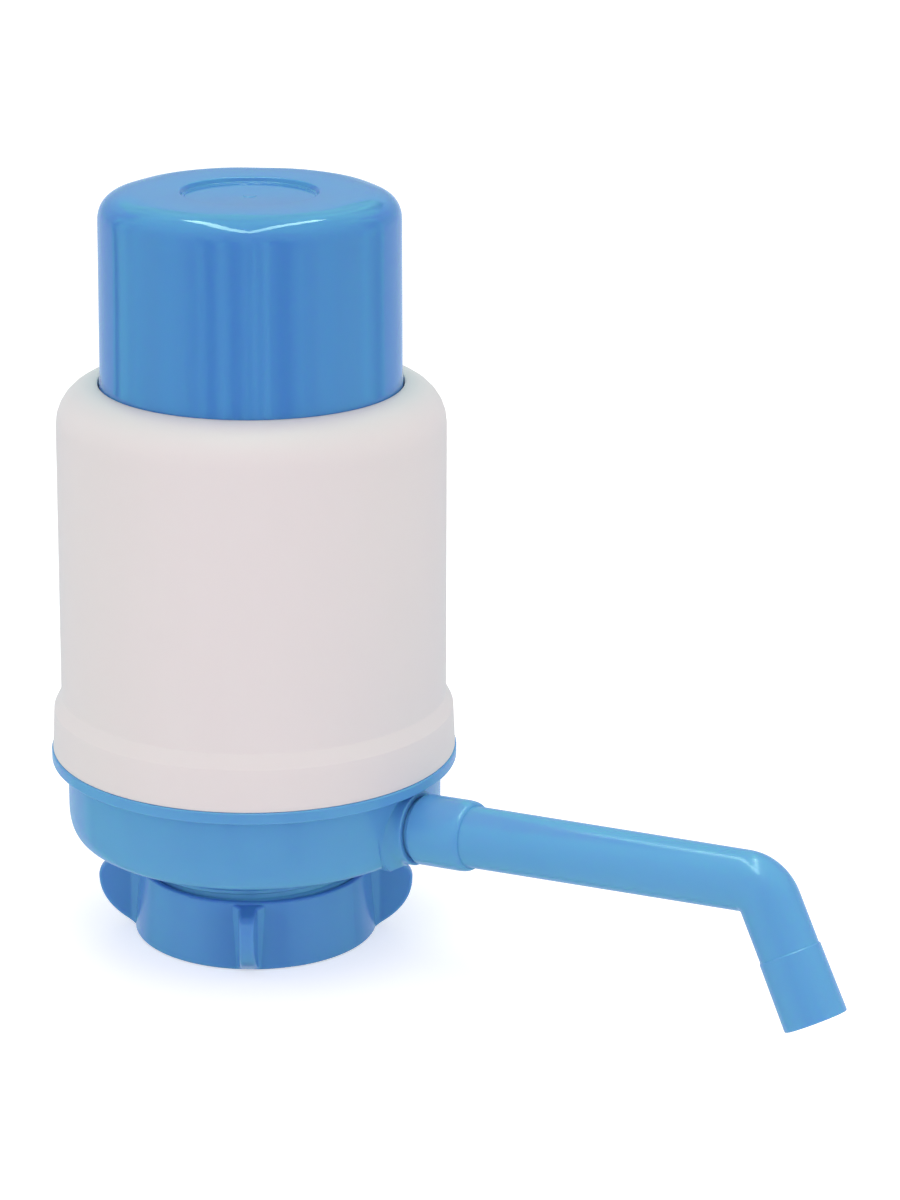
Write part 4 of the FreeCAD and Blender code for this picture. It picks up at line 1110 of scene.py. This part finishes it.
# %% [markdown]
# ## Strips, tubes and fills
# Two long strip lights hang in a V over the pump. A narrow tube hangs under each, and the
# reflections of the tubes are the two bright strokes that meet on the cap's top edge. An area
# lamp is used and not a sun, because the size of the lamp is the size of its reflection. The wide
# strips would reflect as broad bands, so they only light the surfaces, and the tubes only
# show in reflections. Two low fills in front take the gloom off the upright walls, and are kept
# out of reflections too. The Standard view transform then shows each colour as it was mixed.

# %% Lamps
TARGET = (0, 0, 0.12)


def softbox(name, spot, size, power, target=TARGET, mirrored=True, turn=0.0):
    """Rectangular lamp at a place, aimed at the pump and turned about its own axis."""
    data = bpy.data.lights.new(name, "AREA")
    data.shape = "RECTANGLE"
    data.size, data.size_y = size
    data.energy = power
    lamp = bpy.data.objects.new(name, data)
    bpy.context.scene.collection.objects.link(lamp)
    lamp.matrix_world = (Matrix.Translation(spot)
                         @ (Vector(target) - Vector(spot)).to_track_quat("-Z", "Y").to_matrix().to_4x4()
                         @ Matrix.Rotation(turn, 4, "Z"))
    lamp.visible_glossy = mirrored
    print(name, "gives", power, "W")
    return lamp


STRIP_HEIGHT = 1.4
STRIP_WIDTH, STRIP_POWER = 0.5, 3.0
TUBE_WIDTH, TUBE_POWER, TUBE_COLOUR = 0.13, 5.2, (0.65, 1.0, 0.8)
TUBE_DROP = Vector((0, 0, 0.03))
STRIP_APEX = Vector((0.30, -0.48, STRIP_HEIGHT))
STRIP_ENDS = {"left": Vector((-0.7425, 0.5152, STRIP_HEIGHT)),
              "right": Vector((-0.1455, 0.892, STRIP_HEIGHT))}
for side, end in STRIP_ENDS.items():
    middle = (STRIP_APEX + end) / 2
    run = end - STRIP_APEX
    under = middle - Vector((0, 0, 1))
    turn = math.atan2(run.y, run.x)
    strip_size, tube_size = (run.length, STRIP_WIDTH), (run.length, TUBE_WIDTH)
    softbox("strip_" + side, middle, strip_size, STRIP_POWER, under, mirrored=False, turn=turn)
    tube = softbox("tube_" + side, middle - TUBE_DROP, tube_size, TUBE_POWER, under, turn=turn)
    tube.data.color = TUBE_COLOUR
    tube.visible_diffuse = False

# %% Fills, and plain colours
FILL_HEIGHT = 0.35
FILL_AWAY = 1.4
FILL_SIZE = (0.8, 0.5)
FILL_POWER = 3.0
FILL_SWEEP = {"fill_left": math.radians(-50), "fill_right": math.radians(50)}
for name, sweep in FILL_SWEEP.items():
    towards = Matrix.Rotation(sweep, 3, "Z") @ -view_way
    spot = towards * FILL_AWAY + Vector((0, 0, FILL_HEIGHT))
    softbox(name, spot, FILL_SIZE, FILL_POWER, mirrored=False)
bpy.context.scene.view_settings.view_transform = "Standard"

**Work to complete**
Which lines hold the word "scene"? Show each one.

**Response below**
Write part 4 of the FreeCAD and Blender code for this picture. It picks up at line 1110 of scene.py. This part finishes it.
    bpy.context.scene.collection.objects.link(lamp)
bpy.context.scene.view_settings.view_transform = "Standard"